Imladris: I’m not sure that Rosie and Goldberry are sufficiently distinct from the other women to constitute radically alternative visions of women’s roles. I think instead that Rosie is very much a hobbity/’lower’/more everyday version of the type exemplified by Arwen – that domestic woman who awaits the return of her hero, is won by him, and rewards him with marriage and children. Goldberry is, I think, a fairy-tale version of Galadriel – although her relationship with Tom is certainly of a more equitable and interesting nature than is Galadriel’s with Celeborn.

You said that

Quote:
We all do the same things it seems. It doesn't matter whether we be male or female. It's the choices we make. And there are three choices to be made: to sit back and let evil win, to fight it, or to join it. And both men and women did that. The only thing that differed was how they did it.
I tend to agree with this, but I’m not sure that it really answers my question about the roles of women. I agree wholeheartedly that the women and men “do the same thing” but what do you mean by the fact that “how they did it” differs? Is the ‘manner’ in which the women hold to their faith and hope different from the men? Are the men and women maintaining faith in different things? And why is it that the men maintain their faith by doing whereas the women maintain their faith by waiting?

Or, maybe it’s more that the men have faith in the cause/quest and the women have faith in the men?

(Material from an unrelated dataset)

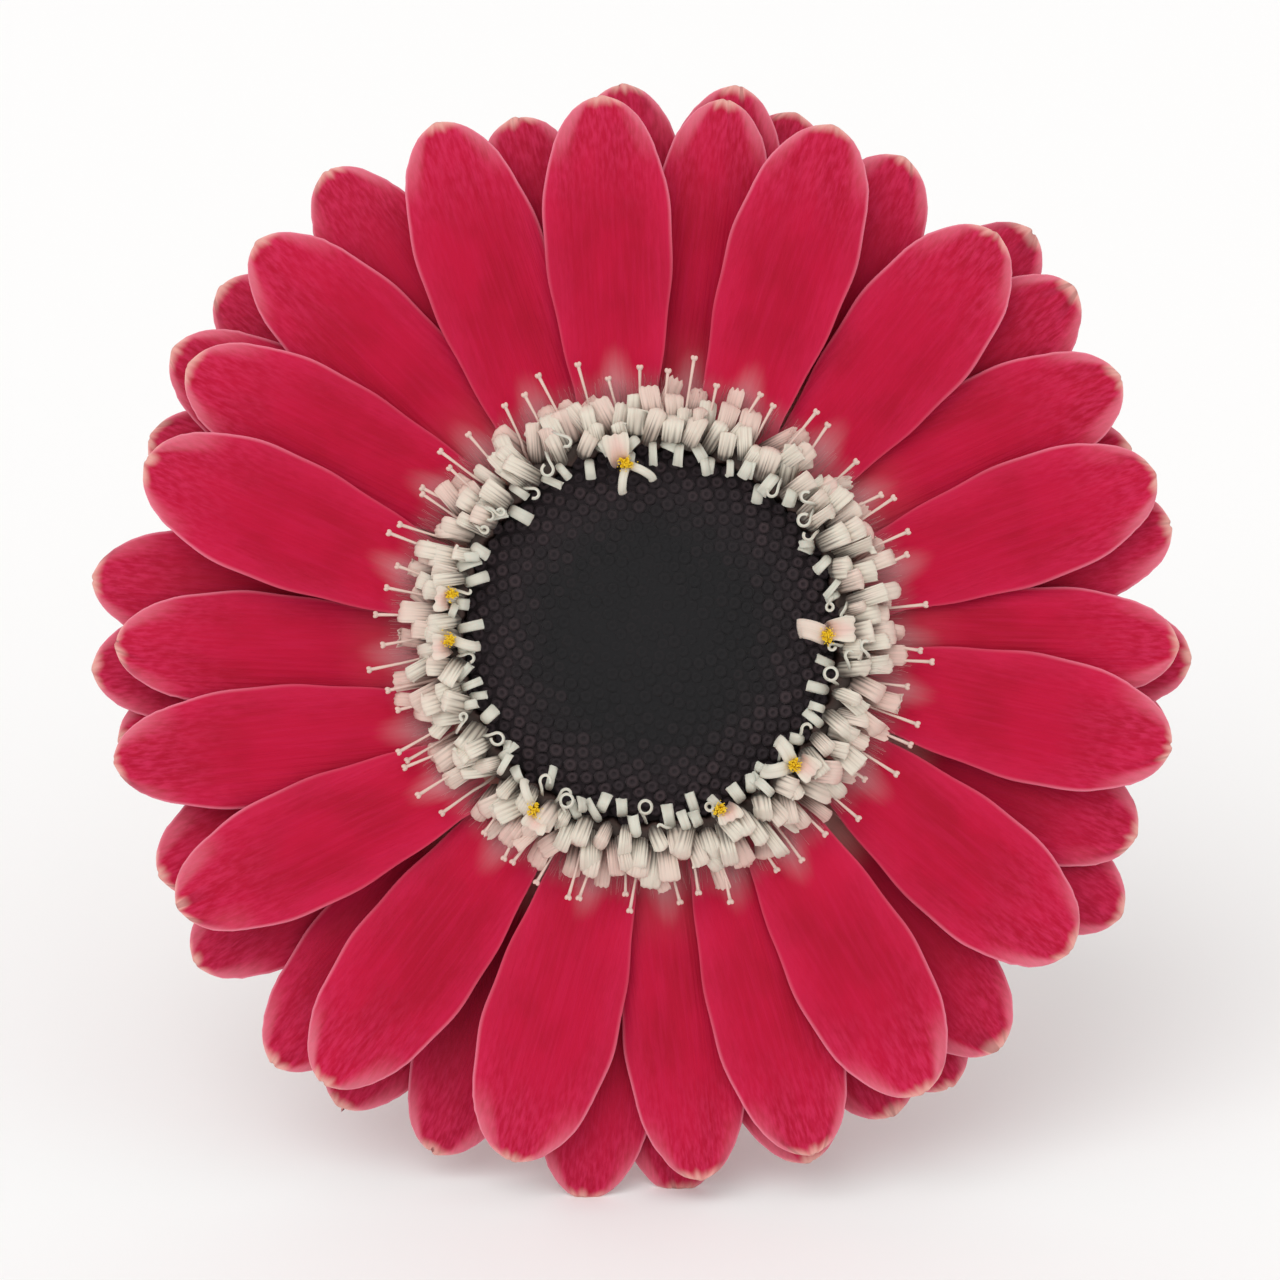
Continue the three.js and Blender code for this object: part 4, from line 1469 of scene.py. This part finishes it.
stem_gathering = grow_stem()
print("the stem holds", stem_gathering.count, "points")

# %% [markdown]
# ## Cup and bracts
#
# At the head the stem widens into a cup. Narrow pointed leaves, the bracts, press round it in four rows,
# and each row covers the gaps of the one before. The cup is turned like the tubes. A bract is a sheet
# like a lip, and its line follows the outside of the cup, so that it lies close wherever it stands.

# %% Cup
CUP_CORNERS = [(3.2, NECK_Z), (6.2, NECK_Z + 1.2), (10.8, NECK_Z + 4.0), (14.6, NECK_Z + 7.8), (16.9, -5.2)]
CUP_NECK = [(0.3, NECK_Z - 0.8), (2.9, NECK_Z - 0.8)]
CUP_TOP = [(16.0, -5.0), (0.3, -5.0)]
CUP_RINGS, CUP_SIDES = 24, 96


def grow_cup():
    gathering = Gathering("cup")
    profile = np.concatenate([CUP_NECK, smooth_line(CUP_CORNERS, CUP_RINGS), CUP_TOP])
    share = np.repeat(np.linspace(0, 1, len(profile)), CUP_SIDES)
    turn = np.tile(full_turn(CUP_SIDES), len(profile))
    gathering.add_body(turned(profile, CUP_SIDES), along=share, cut=0.0, turn=turn)
    return gathering


cup_gathering = grow_cup()
print("the cup holds", cup_gathering.count, "points")

# %% Bracts in four rows
BRACT_SEED = 30000
# How many, part of a step that the row is turned by, foot and tip along the cup, half width, how far it
# stands out.
BRACT_ROWS = [
    (16, 0.0, 0.03, 0.6, 1.35, 1.25),
    (18, 0.5, 0.1, 0.84, 1.65, 0.95),
    (22, 0.25, 0.24, 1.06, 2.0, 0.65),
    (26, 0.75, 0.4, 1.2, 2.3, 0.35),
]
BRACT_STEPS = 18
BRACT_SHARES = np.linspace(0, 1, BRACT_STEPS)
BRACT_LEAF = np.interp(BRACT_SHARES, [0, 0.3, 0.6, 0.85, 1], [0.85, 1.0, 0.86, 0.46, 0.05])
OUTSIDE_STEPS, BEYOND_STEPS = 101, 30


def bract_line(foot, tip, proud):
    """A line that follows the cup's outside at a small distance, and may pass its rim."""
    outside = smooth_line(CUP_CORNERS, OUTSIDE_STEPS)
    fade = np.exp(-np.arange(1, BEYOND_STEPS + 1) / 9)
    beyond = outside[-1] + np.cumsum(0.2 * np.stack([1 - 0.3 * fade, 0.75 * fade], -1), 0)
    outside = np.concatenate([outside, beyond])
    place = np.linspace(foot, tip, BRACT_STEPS) * (OUTSIDE_STEPS - 1)
    spot = np.stack([np.interp(place, np.arange(len(outside)), outside[:, k]) for k in (0, 1)], -1)
    slope = unit(np.gradient(spot, axis=0))
    lift = proud * np.interp(BRACT_SHARES, [0, 0.15, 0.7, 1], [0.1, 0.7, 1.0, 1.2])
    return spot + np.stack([slope[:, 1], -slope[:, 0]], -1) * lift[:, None]


def grow_bracts():
    gathering = Gathering("bracts")
    for row, (count, start, foot, tip, half, proud) in enumerate(BRACT_ROWS):
        for k in range(count):
            chance = np.random.default_rng(BRACT_SEED + 100 * row + k)
            line = bract_line(foot, tip - chance.uniform(0, 0.03), proud * chance.uniform(0.9, 1.1))
            angle = (k + start) * 360 / count + chance.uniform(-1.5, 1.5)
            line, side = standing(line, angle)
            points, marks = sheet(line, -side, half * BRACT_LEAF, barrel=0.28, thickness=0.4)
            add_sheet(gathering, points, marks, chance=row * 40 + k)
    return gathering


bract_gathering = grow_bracts()
print(sum(row[0] for row in BRACT_ROWS), "bracts in", len(BRACT_ROWS), "rows")

# %% [markdown]
# ## Hairs
#
# The stem of a gerbera is covered in short pale hairs. Here they are short slanted spikes, set at random
# on the stem. A bump in the material would leave the outline smooth, and real meshes catch the light
# along it. Where the stem touches the surface they are left out.

# %% Hairs
HAIR_SEED = 77
HAIR_COUNT = 5200
HAIR_FOOT_RADIUS, HAIR_TIP_RADIUS = 0.05, 0.015
HAIR_SINKS = 0.05  # how deep the foot of a hair lies under the stem's surface
HAIR_CLEARANCE = 0.2


def grow_hairs():
    gathering = Gathering("stem_hairs")
    chance = np.random.default_rng(HAIR_SEED)
    line = stem_line()
    tangent, side, upper = stem_frame(line)
    place = chance.uniform(2, len(line) - 2, HAIR_COUNT)
    at = place.astype(int)
    turn = chance.uniform(0, 2 * np.pi, HAIR_COUNT)[:, None]
    outward = np.cos(turn) * side[at] + np.sin(turn) * upper[at]
    radius = STEM_THIN - HAIR_SINKS + STEM_THICKENING * at / len(line)
    foot = line[at] + (line[at + 1] - line[at]) * (place - at)[:, None] + outward * radius[:, None]
    slant = outward + tangent[at] * chance.uniform(-0.5, 0.5, HAIR_COUNT)[:, None]
    tip = foot + slant * chance.uniform(0.5, 1.1, HAIR_COUNT)[:, None]
    clear = np.minimum(foot[:, 2], tip[:, 2]) > HAIR_CLEARANCE
    points, faces = spikes(foot[clear], tip[clear], HAIR_FOOT_RADIUS, HAIR_TIP_RADIUS)
    gathering.add(points, faces, along=np.tile(SPIKE_MARKS, clear.sum()))
    return gathering


hair_gathering = grow_hairs()
print(hair_gathering.count // 6, "hairs")

# %% [markdown]
# ## Green
#
# Fresh stems are a light yellowish green, with fine fibres along them, brownish towards the cut and pale
# on the cut itself. The bracts are darker, with a pale margin, a dark midrib and reddish tips. Two
# finishes share the same steps: a stretched noise for the fibres, which also raises the surface a
# little, and masks on the distances along and across.

# %% Finishes of the green parts
def stem_finish():
    finish = Finish("stem", roughness=0.5, subsurface=0.08)
    along = finish.mark("along")
    place = finish.spot(finish.mark("turn"), along, 1.0)
    fibre = finish.noise(place * (6.0, 9.0, 0.0), detail=3.0)
    cloud = finish.noise(place * (0.6, 14.0, 3.0))
    shade = finish.blend(finish.between(cloud, 0.3, 0.7), colour(118, 142, 68), colour(134, 156, 82))
    shade = finish.blend(finish.between(fibre, 0.45, 0.75) * 0.4, shade, colour(158, 174, 104))
    shade = finish.blend(finish.between(along, 0.78, 1.0) * 0.4, shade, colour(150, 126, 84))
    finish.feed("Base Color", finish.blend(finish.mark("cut"), shade, colour(206, 212, 164)))
    finish.raise_surface(fibre, 0.3, 0.3 * MM)
    return finish


def bract_finish():
    finish = Finish("bract", roughness=0.5, subsurface=0.08)
    along, across = finish.mark("along"), finish.mark("across")
    fibre = finish.noise(finish.spot(across, along, finish.mark("chance")) * (3.0, 1.2, 2.1), detail=3.0)
    aside = finish.node("ShaderNodeMath", {"operation": "ABSOLUTE"}, {0: across})
    shade = finish.blend(finish.between(fibre, 0.35, 0.7), colour(78, 106, 46), colour(108, 134, 64))
    shade = finish.blend(finish.between(aside, 0.9, 1.8) * 0.5, shade, colour(142, 160, 92))
    shade = finish.blend((1.0 - finish.between(aside, 0.0, 0.35)) * 0.4, shade, colour(66, 90, 40))
    shade = finish.blend(finish.between(along, 0.72, 1.0) * 0.75, shade, colour(118, 70, 58))
    finish.feed("Base Color", shade)
    finish.raise_surface(fibre, 0.4, 0.3 * MM)
    return finish


green = stem_finish()
hair = spike_finish("hair", colour(176, 190, 132), colour(222, 224, 200))
stem_gathering.piece(green, "stem_and_involucre", "green")
cup_gathering.piece(green, "stem_and_involucre", "green")
bract_gathering.piece(bract_finish(), "stem_and_involucre", "green")
hair_gathering.piece(hair, "stem_and_involucre", "green")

A very nice point about female beauty Esty, but it’s not just confined to the women: the men are all beautiful as well, if they are good, and ugly if they are evil. It seems that the stereotype is more moral than gendered. It’s interesting, though, that Sauron was once beautiful, masking his inner evil – is this in any way like Galadriel, whose goddess like beauty at first hides her true desires, but which she justifies by rejecting the Ring?